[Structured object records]
- - -

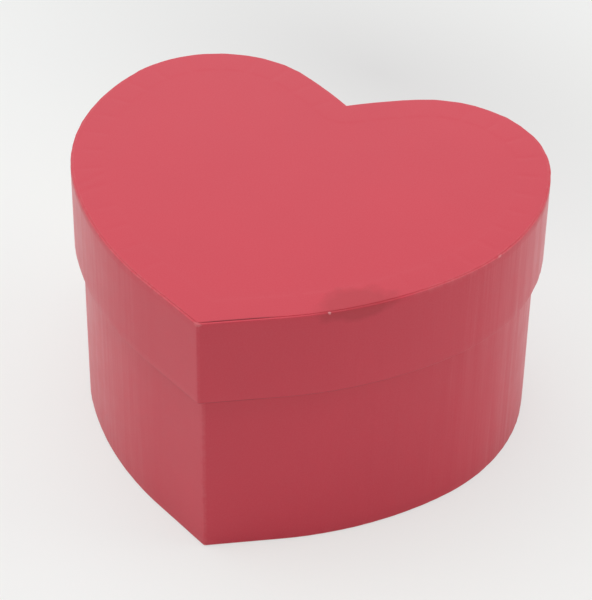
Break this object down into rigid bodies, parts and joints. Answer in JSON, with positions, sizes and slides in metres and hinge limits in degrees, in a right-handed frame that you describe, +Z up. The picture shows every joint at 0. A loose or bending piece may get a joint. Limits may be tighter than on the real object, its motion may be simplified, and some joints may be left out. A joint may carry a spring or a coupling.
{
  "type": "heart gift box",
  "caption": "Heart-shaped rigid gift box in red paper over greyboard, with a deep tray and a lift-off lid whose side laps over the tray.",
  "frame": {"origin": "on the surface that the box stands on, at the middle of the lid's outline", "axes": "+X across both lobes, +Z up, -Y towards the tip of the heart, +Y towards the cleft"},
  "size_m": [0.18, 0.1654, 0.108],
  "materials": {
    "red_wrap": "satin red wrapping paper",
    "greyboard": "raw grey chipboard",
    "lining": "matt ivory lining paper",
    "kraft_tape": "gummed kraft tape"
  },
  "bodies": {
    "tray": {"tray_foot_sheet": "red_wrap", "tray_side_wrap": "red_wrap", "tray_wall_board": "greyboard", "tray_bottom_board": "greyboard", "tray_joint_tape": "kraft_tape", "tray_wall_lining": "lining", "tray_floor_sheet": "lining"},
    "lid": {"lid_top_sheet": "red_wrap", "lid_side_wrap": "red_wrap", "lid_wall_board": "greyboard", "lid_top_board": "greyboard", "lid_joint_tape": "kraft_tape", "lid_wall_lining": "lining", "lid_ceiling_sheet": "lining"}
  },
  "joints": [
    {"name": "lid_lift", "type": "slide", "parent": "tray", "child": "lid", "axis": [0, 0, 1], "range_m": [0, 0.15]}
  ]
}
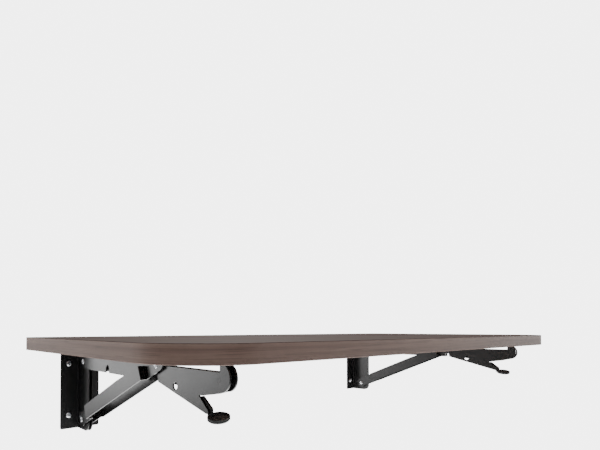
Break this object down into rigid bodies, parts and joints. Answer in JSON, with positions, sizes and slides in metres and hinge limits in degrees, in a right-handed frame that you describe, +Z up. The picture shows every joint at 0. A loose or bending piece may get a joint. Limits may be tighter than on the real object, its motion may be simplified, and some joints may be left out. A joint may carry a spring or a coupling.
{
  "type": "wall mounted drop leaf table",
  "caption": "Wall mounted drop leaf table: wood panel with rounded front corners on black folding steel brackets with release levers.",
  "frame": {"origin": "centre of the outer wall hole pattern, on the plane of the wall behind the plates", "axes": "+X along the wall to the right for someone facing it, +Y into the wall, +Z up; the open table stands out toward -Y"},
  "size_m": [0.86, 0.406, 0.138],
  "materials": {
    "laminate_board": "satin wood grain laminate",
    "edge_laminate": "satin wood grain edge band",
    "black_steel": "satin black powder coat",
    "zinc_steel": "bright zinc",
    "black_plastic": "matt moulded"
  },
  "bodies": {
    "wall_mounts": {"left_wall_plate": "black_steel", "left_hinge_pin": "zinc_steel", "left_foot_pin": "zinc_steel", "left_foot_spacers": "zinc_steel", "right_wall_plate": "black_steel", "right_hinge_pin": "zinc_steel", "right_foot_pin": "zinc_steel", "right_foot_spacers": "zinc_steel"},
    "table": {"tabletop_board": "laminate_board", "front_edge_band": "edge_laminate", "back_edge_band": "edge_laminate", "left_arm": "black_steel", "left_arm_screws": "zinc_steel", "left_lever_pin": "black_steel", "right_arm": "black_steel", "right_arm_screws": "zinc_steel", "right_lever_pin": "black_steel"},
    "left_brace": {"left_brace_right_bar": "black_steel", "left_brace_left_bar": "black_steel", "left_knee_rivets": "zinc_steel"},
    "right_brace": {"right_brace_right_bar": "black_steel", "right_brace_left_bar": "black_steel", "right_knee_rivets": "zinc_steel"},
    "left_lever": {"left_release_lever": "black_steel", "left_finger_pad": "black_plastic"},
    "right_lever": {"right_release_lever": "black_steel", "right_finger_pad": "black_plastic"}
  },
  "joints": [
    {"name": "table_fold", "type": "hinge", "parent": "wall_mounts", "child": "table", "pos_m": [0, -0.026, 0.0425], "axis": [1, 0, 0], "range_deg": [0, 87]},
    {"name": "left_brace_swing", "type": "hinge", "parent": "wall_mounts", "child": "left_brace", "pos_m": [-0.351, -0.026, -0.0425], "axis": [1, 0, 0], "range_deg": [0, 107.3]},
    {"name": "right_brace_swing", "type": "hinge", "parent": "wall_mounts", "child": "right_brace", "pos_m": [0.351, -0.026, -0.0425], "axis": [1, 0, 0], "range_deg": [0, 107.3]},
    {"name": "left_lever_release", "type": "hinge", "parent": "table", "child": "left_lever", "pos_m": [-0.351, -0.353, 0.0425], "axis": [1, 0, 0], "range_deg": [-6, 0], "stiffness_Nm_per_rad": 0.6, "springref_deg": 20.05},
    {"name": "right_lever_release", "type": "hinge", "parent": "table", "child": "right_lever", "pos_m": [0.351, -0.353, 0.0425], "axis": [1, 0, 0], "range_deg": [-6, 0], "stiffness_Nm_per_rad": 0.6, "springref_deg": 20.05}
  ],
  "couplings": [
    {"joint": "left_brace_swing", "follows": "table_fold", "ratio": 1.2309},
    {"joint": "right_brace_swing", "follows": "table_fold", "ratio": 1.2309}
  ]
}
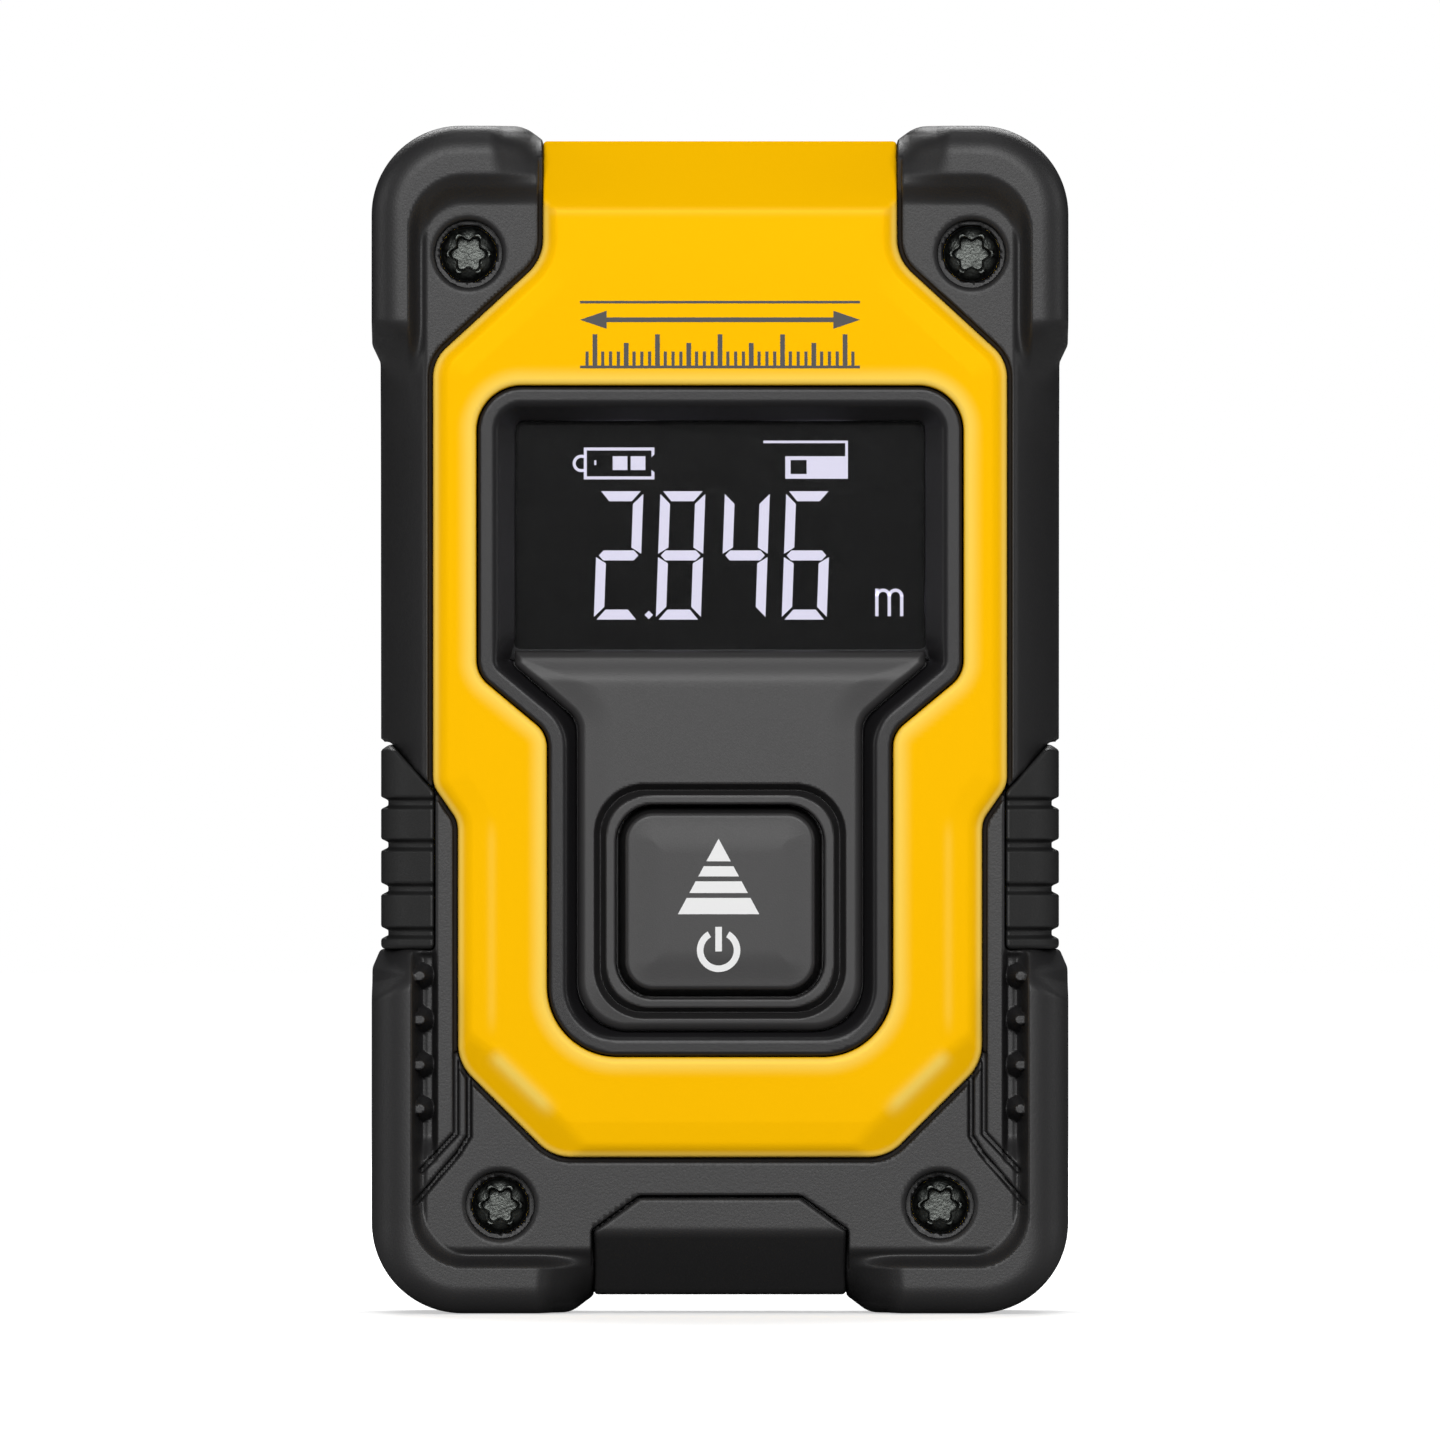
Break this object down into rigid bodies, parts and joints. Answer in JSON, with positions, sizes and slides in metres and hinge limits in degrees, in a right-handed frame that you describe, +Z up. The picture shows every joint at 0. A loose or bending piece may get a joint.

- - -

_Written exercise:_
Provide an exact reproduction of all the entries shown above.

_Solution to this task:_
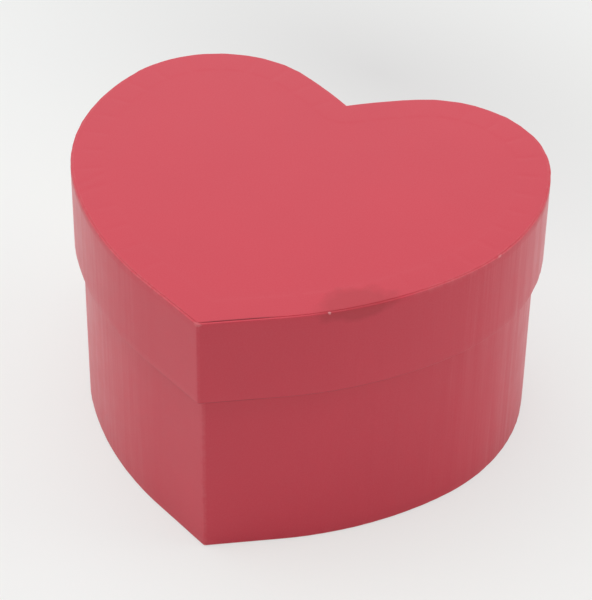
Break this object down into rigid bodies, parts and joints. Answer in JSON, with positions, sizes and slides in metres and hinge limits in degrees, in a right-handed frame that you describe, +Z up. The picture shows every joint at 0. A loose or bending piece may get a joint. Limits may be tighter than on the real object, its motion may be simplified, and some joints may be left out. A joint may carry a spring or a coupling.
{
  "type": "heart gift box",
  "caption": "Heart-shaped rigid gift box in red paper over greyboard, with a deep tray and a lift-off lid whose side laps over the tray.",
  "frame": {"origin": "on the surface that the box stands on, at the middle of the lid's outline", "axes": "+X across both lobes, +Z up, -Y towards the tip of the heart, +Y towards the cleft"},
  "size_m": [0.18, 0.1654, 0.108],
  "materials": {
    "red_wrap": "satin red wrapping paper",
    "greyboard": "raw grey chipboard",
    "lining": "matt ivory lining paper",
    "kraft_tape": "gummed kraft tape"
  },
  "bodies": {
    "tray": {"tray_foot_sheet": "red_wrap", "tray_side_wrap": "red_wrap", "tray_wall_board": "greyboard", "tray_bottom_board": "greyboard", "tray_joint_tape": "kraft_tape", "tray_wall_lining": "lining", "tray_floor_sheet": "lining"},
    "lid": {"lid_top_sheet": "red_wrap", "lid_side_wrap": "red_wrap", "lid_wall_board": "greyboard", "lid_top_board": "greyboard", "lid_joint_tape": "kraft_tape", "lid_wall_lining": "lining", "lid_ceiling_sheet": "lining"}
  },
  "joints": [
    {"name": "lid_lift", "type": "slide", "parent": "tray", "child": "lid", "axis": [0, 0, 1], "range_m": [0, 0.15]}
  ]
}
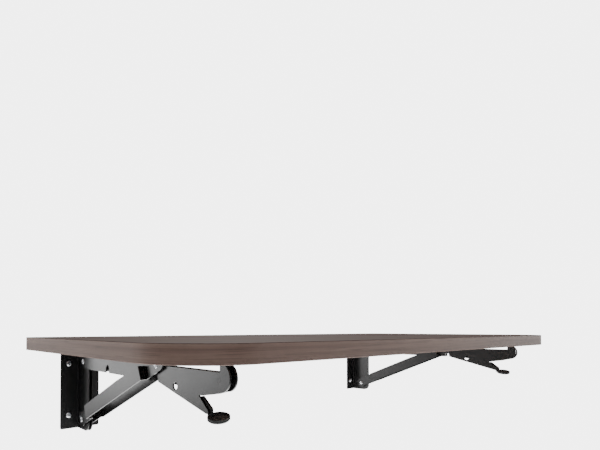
Break this object down into rigid bodies, parts and joints. Answer in JSON, with positions, sizes and slides in metres and hinge limits in degrees, in a right-handed frame that you describe, +Z up. The picture shows every joint at 0. A loose or bending piece may get a joint. Limits may be tighter than on the real object, its motion may be simplified, and some joints may be left out. A joint may carry a spring or a coupling.
{
  "type": "wall mounted drop leaf table",
  "caption": "Wall mounted drop leaf table: wood panel with rounded front corners on black folding steel brackets with release levers.",
  "frame": {"origin": "centre of the outer wall hole pattern, on the plane of the wall behind the plates", "axes": "+X along the wall to the right for someone facing it, +Y into the wall, +Z up; the open table stands out toward -Y"},
  "size_m": [0.86, 0.406, 0.138],
  "materials": {
    "laminate_board": "satin wood grain laminate",
    "edge_laminate": "satin wood grain edge band",
    "black_steel": "satin black powder coat",
    "zinc_steel": "bright zinc",
    "black_plastic": "matt moulded"
  },
  "bodies": {
    "wall_mounts": {"left_wall_plate": "black_steel", "left_hinge_pin": "zinc_steel", "left_foot_pin": "zinc_steel", "left_foot_spacers": "zinc_steel", "right_wall_plate": "black_steel", "right_hinge_pin": "zinc_steel", "right_foot_pin": "zinc_steel", "right_foot_spacers": "zinc_steel"},
    "table": {"tabletop_board": "laminate_board", "front_edge_band": "edge_laminate", "back_edge_band": "edge_laminate", "left_arm": "black_steel", "left_arm_screws": "zinc_steel", "left_lever_pin": "black_steel", "right_arm": "black_steel", "right_arm_screws": "zinc_steel", "right_lever_pin": "black_steel"},
    "left_brace": {"left_brace_right_bar": "black_steel", "left_brace_left_bar": "black_steel", "left_knee_rivets": "zinc_steel"},
    "right_brace": {"right_brace_right_bar": "black_steel", "right_brace_left_bar": "black_steel", "right_knee_rivets": "zinc_steel"},
    "left_lever": {"left_release_lever": "black_steel", "left_finger_pad": "black_plastic"},
    "right_lever": {"right_release_lever": "black_steel", "right_finger_pad": "black_plastic"}
  },
  "joints": [
    {"name": "table_fold", "type": "hinge", "parent": "wall_mounts", "child": "table", "pos_m": [0, -0.026, 0.0425], "axis": [1, 0, 0], "range_deg": [0, 87]},
    {"name": "left_brace_swing", "type": "hinge", "parent": "wall_mounts", "child": "left_brace", "pos_m": [-0.351, -0.026, -0.0425], "axis": [1, 0, 0], "range_deg": [0, 107.3]},
    {"name": "right_brace_swing", "type": "hinge", "parent": "wall_mounts", "child": "right_brace", "pos_m": [0.351, -0.026, -0.0425], "axis": [1, 0, 0], "range_deg": [0, 107.3]},
    {"name": "left_lever_release", "type": "hinge", "parent": "table", "child": "left_lever", "pos_m": [-0.351, -0.353, 0.0425], "axis": [1, 0, 0], "range_deg": [-6, 0], "stiffness_Nm_per_rad": 0.6, "springref_deg": 20.05},
    {"name": "right_lever_release", "type": "hinge", "parent": "table", "child": "right_lever", "pos_m": [0.351, -0.353, 0.0425], "axis": [1, 0, 0], "range_deg": [-6, 0], "stiffness_Nm_per_rad": 0.6, "springref_deg": 20.05}
  ],
  "couplings": [
    {"joint": "left_brace_swing", "follows": "table_fold", "ratio": 1.2309},
    {"joint": "right_brace_swing", "follows": "table_fold", "ratio": 1.2309}
  ]
}
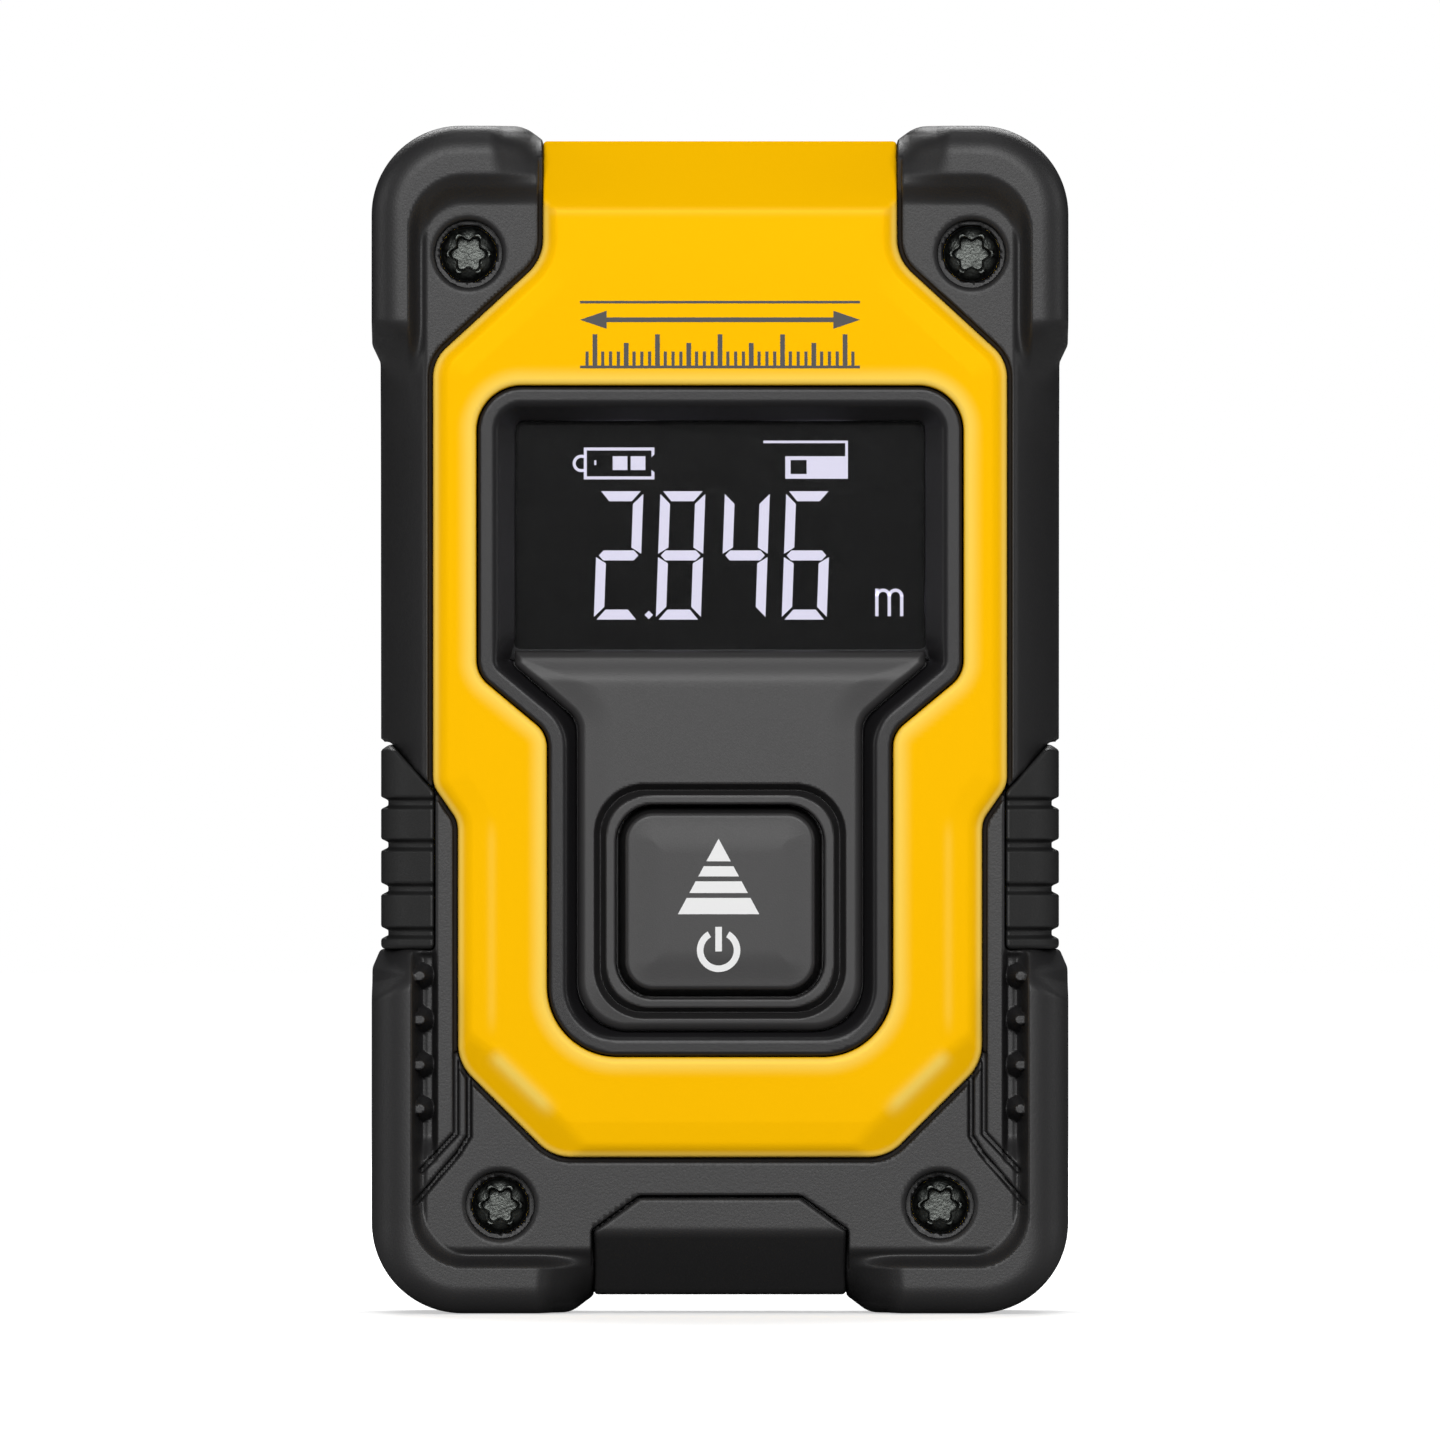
Break this object down into rigid bodies, parts and joints. Answer in JSON, with positions, sizes and slides in metres and hinge limits in degrees, in a right-handed frame that you describe, +Z up. The picture shows every joint at 0. A loose or bending piece may get a joint.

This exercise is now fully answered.